The non-profit organization said that it would accept submissions from emerging and established, published, and unpublished Caribbean writers across poetry, fiction, and non-fiction genres for the “anthology of stories illuminating the urgency of the climate crisis for people and communities of Caribbean states marked by their varied yet substantial vulnerabilities.”

The project will be launched on Tuesday. The Foundation said the “anthology aims to platform the implications for the health, livelihoods, culture, heritage, and well-being of the many who go unseen, unheard, and, ultimately, unaccounted for at international and local levels of decision-making.”

The initiative is the second strand in the “Today, Congotay!” project, a series of climate justice, multi-media arts-based interventions rolled out over 2023-2026, with funding from Open Society Foundations.

It follows the pilot of a climate justice-themed community micro-theatre undertaking in 2023, executed in collaboration with two secondary schools situated in semi-rural communities in Trinidad.

“We believe our writers and artists are among the most qualified anywhere to interpret, reflect on, and portray the disproportionate burdens of climate adjustment for the most vulnerable groups in our region,” said Omar Mohammed, the Cropper Foundation’s chief executive officer.

“This anthology is essentially a clarion call for our writers to validate the voices of the underrepresented in the climate crisis, that they may be considered too.”

The project builds on the legacy of founders John and Angela Cropper’s vision for a seminal environment for strengthening and exploring Caribbean identity through literature.
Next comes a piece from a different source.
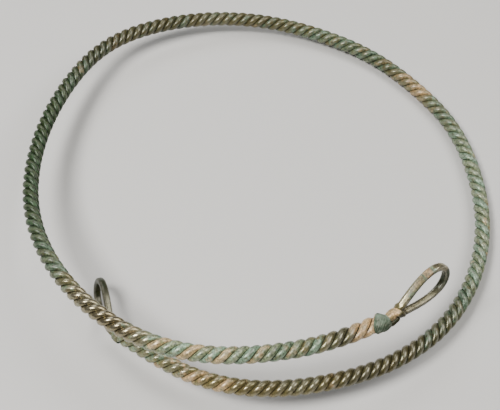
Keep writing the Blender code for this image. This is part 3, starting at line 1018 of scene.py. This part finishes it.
def slottedCore(loop, winding):
    # the core under the winding, with a slot for the loop's two legs
    w, h = windingWire, hammeredWire
    angle = np.linspace(0.0, 2 * math.pi, w["coreSides"], endpoint=False)
    legs = -math.radians(loop["crossed"])
    tall = h["thickness"] * h["heldSize"] + h["gap"] / 2 + w["slotPlay"]
    wide = h["width"] * h["heldSize"] / 2 + w["slotPlay"]
    power = w["slotSquareness"]
    slot = (np.abs(np.cos(angle - legs) / tall) ** power + np.abs(np.sin(angle - legs) / wide) ** power
            ) ** (-1 / power)
    stations = np.linspace(loop["foot"], loop["binding"], w["coreSteps"])
    rings = [(x, np.full(len(angle), bindingRadius(x, loop, winding) - w["diameter"] * w["coreDepth"]))
             for x in stations]
    rings += [(x, slot) for x in stations[::-1]]
    points = np.vstack([np.stack([np.full(len(angle), x), r * np.cos(angle), r * np.sin(angle)], axis=1)
                        for x, r in rings])
    sides, count = len(angle), len(rings)
    faces = [(i * sides + j, i * sides + (j + 1) % sides, (i + 1) % count * sides + (j + 1) % sides,
              (i + 1) % count * sides + j) for i in range(count) for j in range(sides)]
    return points, faces


def verdigris(end, winding):
    w = windingWire
    material, tree, shader = newMaterial(f"{end}_binding_verdigris")
    place = objectPlace(tree)
    crest = attribute(tree, "crest")
    skin = useGroup(tree, patinaGroup, green=winding["green"], strand=place, place=place, **w["skin"])
    # painted shade: the crust leans to deep green on the shaded side
    crustAndUnderShade = noise(place, *w["crustiness"]) - attribute(tree, "paintedUnderShade") * w["crustLostBelow"]
    greens = blendColours(ramped(crustAndUnderShade, *w["crustEdge"]), palette["deepGreen"], palette["verdigris"])
    colour = blendColours(winding["green"], skin.color, greens)
    # the grooves between the winding's turns show as dark lines
    colour = blendColours(ramped(crest, *w["turnsEdge"]), palette["deepGreen"], colour)
    finishSkin(shader, w, place, place, colour, w["roughness"], crest, w["wear"], w["metal"])
    return material


def joinedMesh(name, corePoints, coreFaces, winding):
    # the core and the winding round it as one mesh
    core = bpy.data.meshes.new("core")
    core.from_pydata(corePoints.tolist(), [], coreFaces)
    shapes = bmesh.new()
    shapes.from_mesh(core)
    bmesh.ops.recalc_face_normals(shapes, faces=shapes.faces)
    for face in shapes.faces:
        face.smooth = True
    shapes.from_mesh(winding)
    mesh = bpy.data.meshes.new(name)
    shapes.to_mesh(mesh)
    shapes.free()
    return mesh


def windBindings():
    w = windingWire
    tree = makeWindingTree()
    for end, winding in windings.items():
        loop = endLoops[end]
        material = verdigris(end, winding)
        wound = growMesh("winding", lineObject("winding_line", windingPath(loop, winding), {}), tree, {
            **w, **winding, "wireRadius": w["diameter"] / 2, "material": material})
        mesh = joinedMesh(f"{end}_binding", *slottedCore(loop, winding), wound.data)
        bpy.data.objects.remove(wound)
        mesh.materials.append(material)
        points = readPoints(mesh)
        crest = np.hypot(points[:, 1], points[:, 2]) / bindingRadius(points[:, 0], loop, winding)
        crest[points[:, 0] > loop["binding"] - w["endFace"]] = w["endFaceCrest"]
        # painted shade: one side is darker, most of all towards the loop
        paintedUnderShade = np.cos(np.arctan2(points[:, 2], points[:, 1]) - math.radians(winding["darkSide"]))
        paintedUnderShade = paintedUnderShade * (w["darkening"][0] + w["darkening"][1] * eased(points[:, 0], *w["darkeningOver"]))
        setValues(mesh, {"crest": crest, "paintedUnderShade": np.maximum(paintedUnderShade, 0.0)})
        writePoints(mesh, placed(points, loop))
        handOver(addObject(f"{end}_binding_of_wound_wire", mesh), f"{end}_end_binding")


windBindings()


# the photograph's view, and the studio

cameraView = {
    "elevation": 57.3,
    "distance": 0.39815,
    "lens": 71.54,
    "sensor": 36.0,
    "clip": (0.01, 20.0),
    "aim": (-0.0032, -0.0062, 0.0),   # beside the ring's middle
}


def setUp(name, data, place, way):
    placedAt = addObject(name, data)
    placedAt.location = place
    placedAt.rotation_mode = "QUATERNION"
    placedAt.rotation_quaternion = way.to_track_quat("-Z", "Y")
    return placedAt


def setCamera():
    c = cameraView
    rise = math.radians(c["elevation"])
    back = Vector((0.0, -math.cos(rise), math.sin(rise)))
    aim = Vector(c["aim"]) + Vector((shift.x, shift.y, 0.0))
    data = bpy.data.cameras.new("photo_view")
    data.lens, data.sensor_width = c["lens"], c["sensor"]
    data.clip_start, data.clip_end = c["clip"]
    bpy.context.scene.camera = setUp("photo_view", data, aim + back * c["distance"], -back)


studio = {
    "floorHalf": 1.5,
    "floorColour": (0.56, 0.555, 0.54, 1.0),
    "floorRoughness": 0.8,
    "air": (0.52, 0.52, 0.52, 1.0),
    "airStrength": 0.12,
    "lamps": (   # name, place, size across, watts, colour
        ("key", (-0.36, -0.20, 0.72), 0.26, 9.0, (1.0, 0.98, 0.95)),
        ("right", (0.50, 0.05, 0.72), 0.55, 6.0, (1.0, 0.98, 0.95)),
        ("back", (-0.20, 0.50, 0.62), 0.40, 2.0, (0.97, 0.98, 1.0)),
    ),
}


def setStudio():
    s = studio
    mesh = bpy.data.meshes.new("floor")
    half = s["floorHalf"]
    mesh.from_pydata([(-half, -half, 0), (half, -half, 0), (half, half, 0), (-half, half, 0)], [], [(0, 1, 2, 3)])
    floor = addObject("floor", mesh)
    material, tree, shader = newMaterial("pale_floor")
    plug(shader["Base Color"], s["floorColour"])
    plug(shader["Roughness"], s["floorRoughness"])
    mesh.materials.append(material)
    world = bpy.data.worlds.new("studio_air")
    world.use_nodes = True
    air = world.node_tree.nodes["Background"].inputs
    plug(air["Color"], s["air"])
    plug(air["Strength"], s["airStrength"])
    bpy.context.scene.world = world
    for name, place, size, watts, colour in s["lamps"]:
        data = bpy.data.lights.new(name, "AREA")
        data.size, data.energy, data.color = size, watts, colour
        setUp(name, data, place, -Vector(place))


setCamera()
setStudio()
print("camera and studio set")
The Foundation said that through its 15 residential three-week workshops, led by award-winning writers Funso Aiyejina and Merle Hodge, the program has helped mold over 180 Caribbean writers from almost every country in the anglophone Caribbean.

Many of these writers have gone on to publish, with some earning significant regional and global literary distinctions and accolades – among them, Jamaicans Kei Miller and Ishion Hutchinson; Haitian-Canadian Myriam Chancy; Tiphanie Yanique of the US Virgin Islands; and Trinidad and Tobago authors Ayanna Lloyd-Banwo and Andre Bagoo.

Writing for Our Lives will be published in collaboration with the Bocas Lit Fest-run imprint Peekash Press. The goal is to produce an initial e-book for international release at the annual landmark climate conference, COP29, in November 2024.

A regional launch of print and audio publications will follow in the first quarter of 2025.

To be eligible, writers must have Caribbean citizenship, be resident in the region, and be at least 18 by June 7, 2024. Pieces must demonstrate relevance to the theme of climate justice in a Caribbean context. The deadline for submission is midnight on June 7, 2024.

Successful applicants will be announced in July 2024.